Pompeyo era un líder extraordinario, con una gran visión política. En aquel
momento Alberto y Pompeyo, los dos hombres más perseguidos, se reunieron. Simón
Alberto Consalvi y Homero Arellano oficiaron de intermediarios. En reunión con
Domínguez Chacín de URD, resolvieron encomendarle a Pompeyo la redacción del
primer Manifiesto de la resistencia. No era poca cosa. No era usual poner en
manos de un comunista un texto como ese, pero Alberto y Pompeyo eran de una
madera especial.
Carnevali será detenido.
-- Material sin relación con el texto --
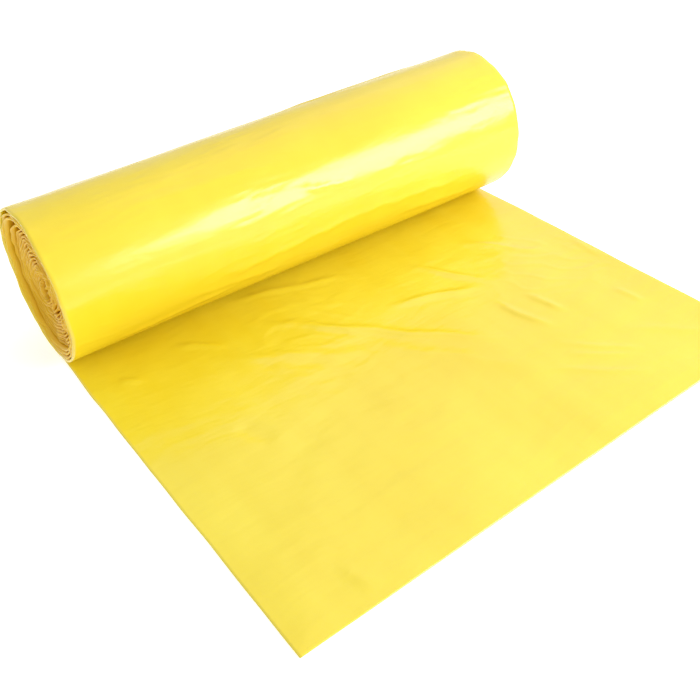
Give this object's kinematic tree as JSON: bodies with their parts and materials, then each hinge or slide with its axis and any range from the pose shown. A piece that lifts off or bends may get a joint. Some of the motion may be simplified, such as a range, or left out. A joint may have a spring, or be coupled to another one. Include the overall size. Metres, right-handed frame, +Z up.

Al enterarse del -sin hipérbole- trágico suceso,
Pompeyo suspende la redacción, pero la idea quedó sembrada. Pocos años después
la Junta Patriótica retomará la tarea hasta el episodio final.
Caída la dictadura, conocí a Pompeyo.
A los honores que la leyenda le otorgaba, sumé su estupenda sencillez, su
bondad. Era un acusado rasgo personal suyo. Tras la mítica figura del admirado líder
se descubría fácilmente la presencia de un ser humano extraordinario.
Militó en un partido internacional que rindió culto a Stalin, pero nunca dio
señales de que cedería a una pasión como aquella. La gigantografía que nos habla
del héroe entre los héroes, la momificación, los necios pedestales, la mirada
que desde todas las esquinas nos advierte con severidad acerca de ignotas
amenazas. El Gran timonel, El Padre de la Patria y demás zarandajas.
Por eso cuando en 1956 escuchó Pompeyo el valiente e histórico discurso del
XX Congreso del PCUS, que demolió al endiosado monstruo, no le resultó difícil
jurarse que nunca aceptaría la repetición de semejante perversión.
¡El Comandante eterno! ¿Pompeyo? No lo aceptaría. ¿Chávez? No lo
merecería.
Pompeyo permanece en la cima iluminada de sus 92 años.